Taking logarithms, one sees that the required inequality holds for some given $n$ if and only if $u(\sqrt{n})\gt0$, where, for every $x\gt0$, $$u(x)=x^2\log(x+1)-(x^2+2)\log(x).$$ Equivalently, $$u(x)=x^2\log\left(1+\frac1x\right)+2\log\left(\frac1x\right)=x^4v(1/x),$$ where the function $v$ is defined by $$v(z)=z^2\log(1+z)+2z^4\log(z).$$ Thus, $$v'(z)=2z\log(1+z)+8z^3\log(z)+\frac{z^2}{1+z}+2z^3.$$ For every $z$ in $(0,1)$, $$z\log z\geqslant-\mathrm e^{-1},\qquad 2\log(1+z)\geqslant2z-z^2,$$ hence $$v'(z)\geqslant2z^2-z^3-8\mathrm e^{-1}z^2+\frac{z^2}{1+z}+2z^3=(3-8\mathrm e^{-1})z^2+\frac{z^4}{1+z}\gt0,$$ since $3\mathrm e\gt8$. Thus, $v$ is increasing and, since $v(0)=0$, $v(z)\gt0$ for every $z\gt0$, hence $u(x)\gt0$ for every $x\gt0$, which implies the result.
A: We have that
$$n < \left(1+\frac{1}{\sqrt{n}} \right)^n\iff \ln n< n\ln \left(1+\frac{1}{\sqrt{n}} \right)\iff \frac{\ln n}{n}<\ln \left(1+\frac{1}{\sqrt{n}} \right).$$
Now, we use the inequalities (see $(3)$ in http://ajmaa.org/RGMIA/papers/v7n2/pade.pdf)
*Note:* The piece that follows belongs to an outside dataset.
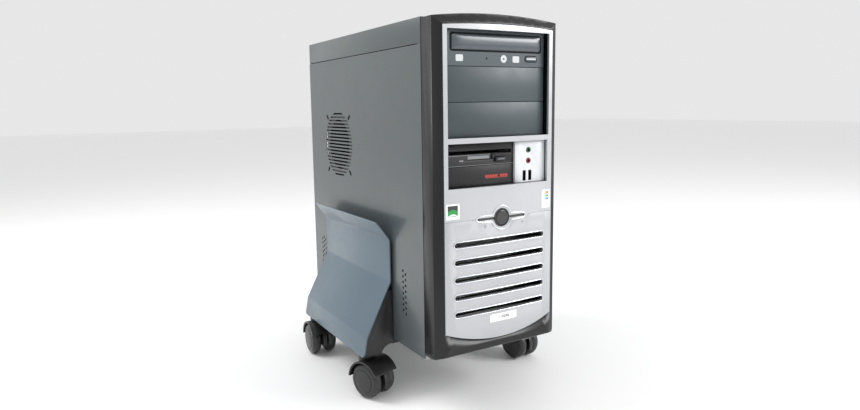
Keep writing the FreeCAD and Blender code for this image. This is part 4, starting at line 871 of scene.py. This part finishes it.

$$\begin{equation}\frac{2x}{2+x}\le \ln (1+x)\le \frac{x}{2}\frac{2+x}{1+x}, \quad x>0.\tag{1}\end{equation}$$
In our case, we get from $(1),$
$$\ln \left(1+\frac{1}{\sqrt{n}} \right)\ge \frac{2}{\sqrt{n}+2}.$$
Thus we only have to show 
$$\frac{2}{\sqrt{n}+2}>\frac{\ln n}{n}.$$ That is,
$$\ln n<\frac{2n}{\sqrt{n}+2}.$$ Since $\ln n=2\ln \sqrt{n}$ previous inequality is equivalent to
$$\ln \sqrt{n}<\frac{n}{\sqrt{n}+2}.$$ Now, using again $(1)$
$$\ln \sqrt{n}=\ln (1+\sqrt{n}-1)\le \frac{\sqrt{n}-1}{2}\frac{\sqrt{n}+1}{\sqrt{n}}=\frac{n-1}{2\sqrt{n}}.$$ Thus we have to show
$$\frac{n-1}{2\sqrt{n}}<\frac{n}{\sqrt{n}+2}.$$ But
$$\frac{n-1}{2\sqrt{n}}<\frac{n}{\sqrt{n}+2}\iff 2(n-1)<(n+1)\sqrt{n},$$ which holds for any $n\in\mathbb{N}.$
A: Hint:
$U=\left\{\left(1+\dfrac{1}{x}\right)^x: x\geq1\right\} \implies \inf U=2<\left(1+\dfrac{1}{\sqrt{n}}\right)^\sqrt{n} $
$$\color{blue}{\boxed { n \leq 2^{\sqrt{n}} \implies {n<\left(1+\dfrac{1}{\sqrt{n}}\right)^n}\ \ \ \forall n\geq16}}$$
A: $n<(1+\frac{1}{\sqrt{n}})^{n}$
$n^{1/n} < 1+1/\sqrt{n}$
$n^{1/n + 1/2} < \sqrt{n}+1$
$(n^{(2+n)/2n} -1) < \sqrt{n}$
$n^{(2+n)/n} - 2n^{(2+n)/2n} +1 < n$
$n*n^{2/n} - 2\sqrt{n}*n^{1/n} +1 < n$
For large possible values of "n", then we can use $$lim_{n->∞}n^{1/n} = 1$$ to approximate the original $$n*n^{2/n} - 2\sqrt{n}*n^{1/n} +1 < n$$ quite closely as $$n*1^2 - 2\sqrt{n}*1 +1 < n$$ or, more simply, $$n - 2\sqrt{n} +1 < n$$
$$1-2\sqrt{n}<0$$
This works for all possible values of "n" large enough for the previous approximation to work for, and if you are looking at "n" values that you feel are too small for the approximation to work, then you are looking at "n" values small enough to use trial and error.